The language creates a mechanism to test the Mesa ruling, potentially through a court challenge. The legislature could choose to phase out the mill levy credits in the future, which would have the impact of equalizing property tax rates across the state and increasing the amount of school funding that comes from local property tax revenue (instead of state General Fund backfill). This phase-out could be done incrementally, or in a targeted way to ease the impact on districts with low property wealth.
Why does the SFA change matter?
Having this language in the School Finance Act allows the legislature to continue to debate the merits of a uniform mill levy or some other form of property tax equalization. The Children’s Campaign has been supporting an overhaul of the entire school funding system for years, and this small change opens a door to solve the revenue side of that equation.

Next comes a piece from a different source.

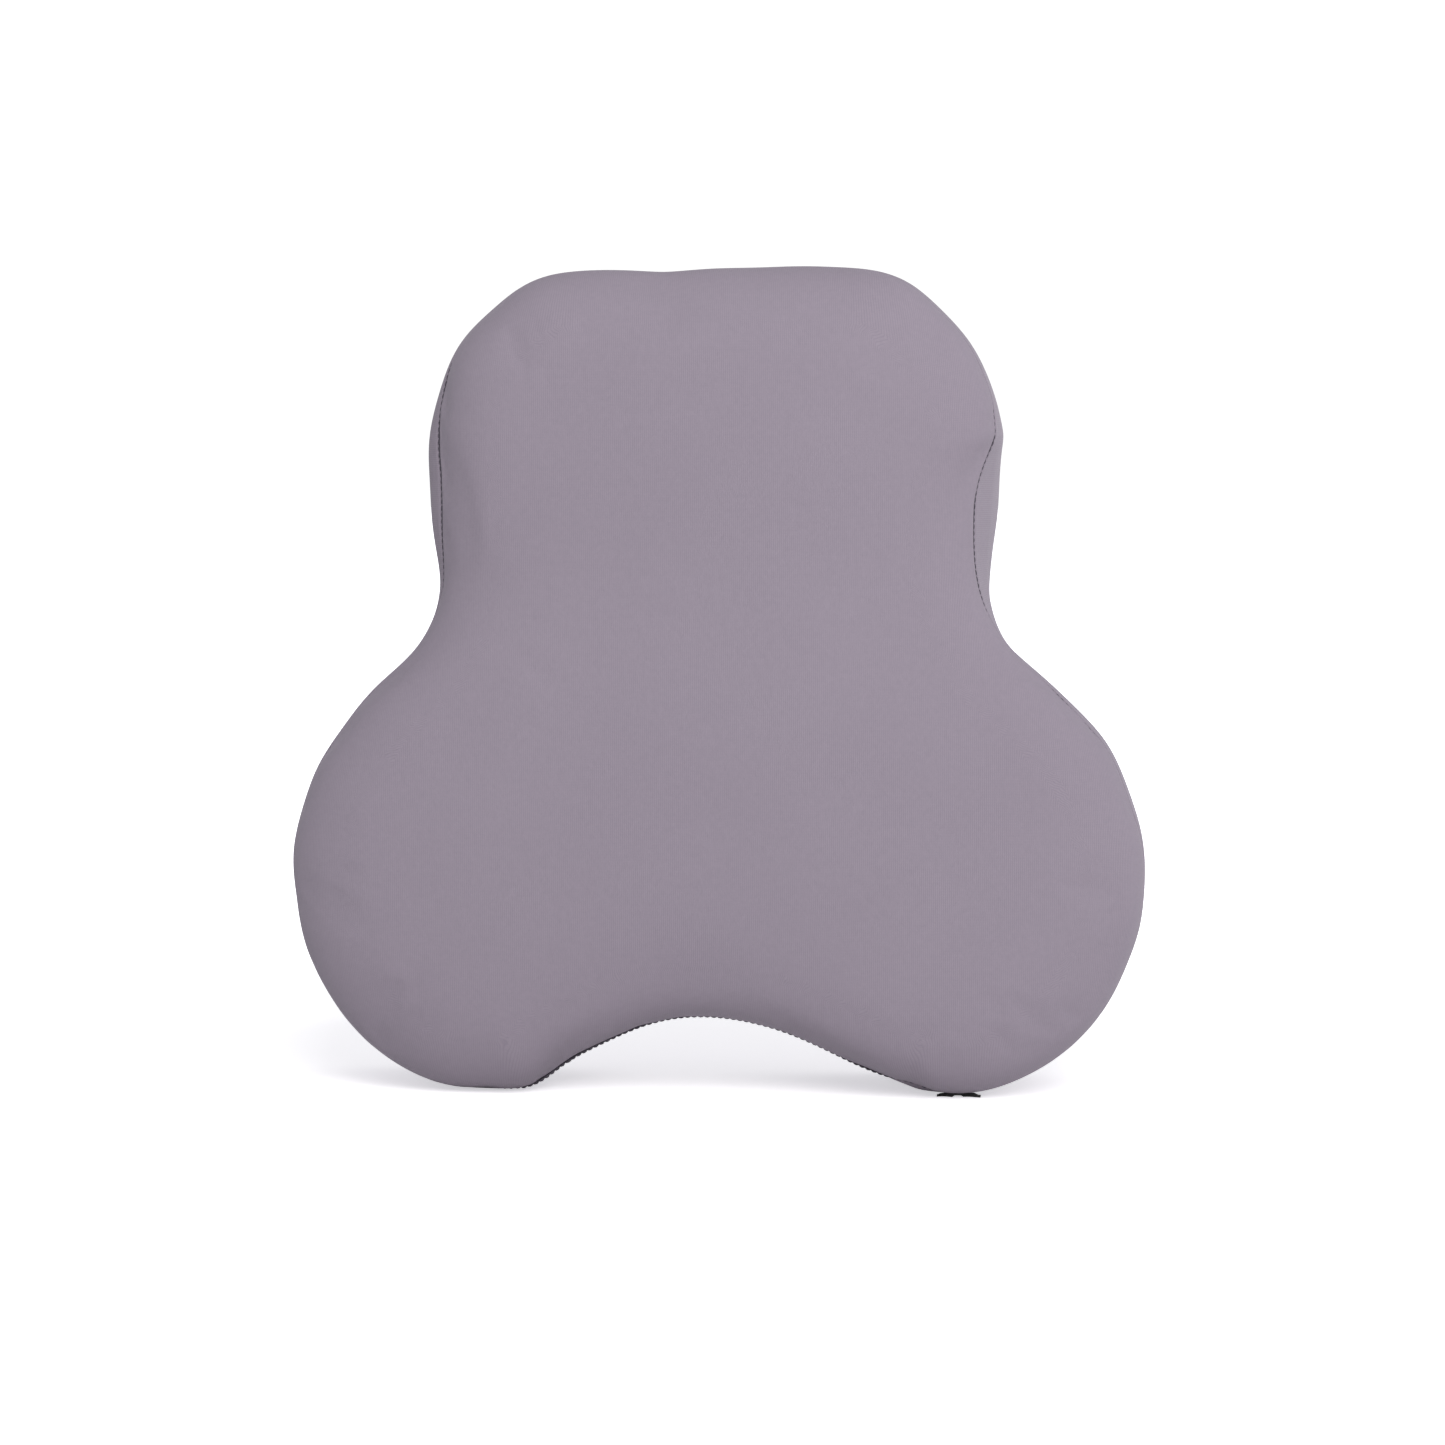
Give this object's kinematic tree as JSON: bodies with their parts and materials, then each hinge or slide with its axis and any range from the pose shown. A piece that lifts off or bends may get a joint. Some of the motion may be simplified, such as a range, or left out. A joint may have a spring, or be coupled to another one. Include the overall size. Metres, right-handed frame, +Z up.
{
  "type": "office chair back cushion",
  "caption": "Three-lobed foam cushion for an office chair's back or head, with a zipped knit cover, a bottom notch and a rear elastic strap with a side-release buckle.",
  "frame": {"origin": "on the floor that the two feet stand on, midway across the width and midway from the front face to the buckle's outer face", "axes": "+Z up, +X across the width, the domed front face looks along -Y and the strap is on the +Y side"},
  "size_m": [0.391, 0.14, 0.377],
  "materials": {
    "foam": "open-cell memory foam, matte, cream",
    "liner_knit": "thin white knit, matte",
    "cover_knit": "fine stretch knit, purple-grey, soft sheen",
    "seam_thread": "dark polyester lockstitch thread, matte",
    "zip_tape": "black woven zip tape, matte",
    "zip_nylon": "black nylon coil, satin",
    "zip_metal": "black enamelled zinc, satin, worn at the edges",
    "webbing": "black woven elastic, ribbed, matte",
    "buckle_plastic": "black acetal, fine spark texture, satin",
    "label_cloth": "blank white satin tape, matte"
  },
  "bodies": {
    "cushion": {"foam_core": "foam", "inner_liner": "liner_knit", "cover_front_panel": "cover_knit", "cover_side_band": "cover_knit", "cover_back_panel": "cover_knit", "front_seam_thread": "seam_thread", "back_seam_thread": "seam_thread", "zip_tape_front": "zip_tape", "zip_tape_rear": "zip_tape", "zip_coil_front": "zip_nylon", "zip_coil_rear": "zip_nylon", "zip_top_stops": "zip_metal", "zip_bottom_stop": "zip_metal", "seam_tab": "zip_tape", "strap_socket_side": "webbing", "strap_plug_side": "webbing", "strap_anchor_stitches": "seam_thread", "buckle_socket": "buckle_plastic", "care_label": "label_cloth"},
    "zip_slider": {"zip_slider_body": "zip_metal"},
    "zip_pull": {"zip_pull_tab": "zip_metal"},
    "buckle_plug_half": {"buckle_plug": "buckle_plastic"},
    "prong_upper": {"buckle_prong_upper": "buckle_plastic"},
    "prong_lower": {"buckle_prong_lower": "buckle_plastic"},
    "adjuster": {"strap_adjuster": "buckle_plastic"}
  },
  "joints": [
    {"name": "zip_slider_travel", "type": "hinge", "parent": "cushion", "child": "zip_slider", "pos_m": [0, -0.002, -0.0885], "axis": [0, 1, 0], "range_deg": [-60, 0], "deforming": ["zip_coil_front", "zip_coil_rear"]},
    {"name": "zip_pull_swing", "type": "hinge", "parent": "zip_slider", "child": "zip_pull", "pos_m": [0.05526, -0.002, 0.01542], "axis": [0, 1, 0], "range_deg": [-165, 0]},
    {"name": "buckle_release", "type": "slide", "parent": "cushion", "child": "buckle_plug_half", "axis": [1, 0, 0], "range_m": [0, 0.026], "deforming": ["strap_plug_side", "buckle_prong_upper", "buckle_prong_lower"]},
    {"name": "prong_upper_squeeze", "type": "hinge", "parent": "buckle_plug_half", "child": "prong_upper", "pos_m": [0.007, 0.064, 0.3008], "axis": [0, -1, 0], "range_deg": [0, 17], "stiffness_Nm_per_rad": 0.6},
    {"name": "prong_lower_squeeze", "type": "hinge", "parent": "buckle_plug_half", "child": "prong_lower", "pos_m": [0.007, 0.064, 0.2792], "axis": [0, 1, 0], "range_deg": [0, 17], "stiffness_Nm_per_rad": 0.6},
    {"name": "adjuster_slide", "type": "slide", "parent": "cushion", "child": "adjuster", "axis": [0.8679, 0.4968, 0], "range_m": [-0.016, 0.016]}
  ],
  "couplings": [
    {"joint": "prong_lower_squeeze", "follows": "prong_upper_squeeze", "ratio": 1}
  ]
}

Combined with the referred measure that would repeal the Gallagher Amendment, there could be a different set of options available next year to address what is expected to be an extremely difficult budget year. For the 2020-21 year, schools face a 14 percent across-the-board cut to per-pupil funding, and reduced grant-funded programs. Declines in commercial property values are set to trigger corresponding tax decreases in residential property, which would cost districts roughly $490 million per year (if nothing is done about Gallagher). Next year legislators likely won’t have a major federal relief package to offset cuts, and they also won’t be able to repeat the one-time maneuvers that allowed them to limit budget cuts this year. One way to ease the pressure on the state over time would be to shift more of the costs back to local property taxpayers by phasing out mill levy credits.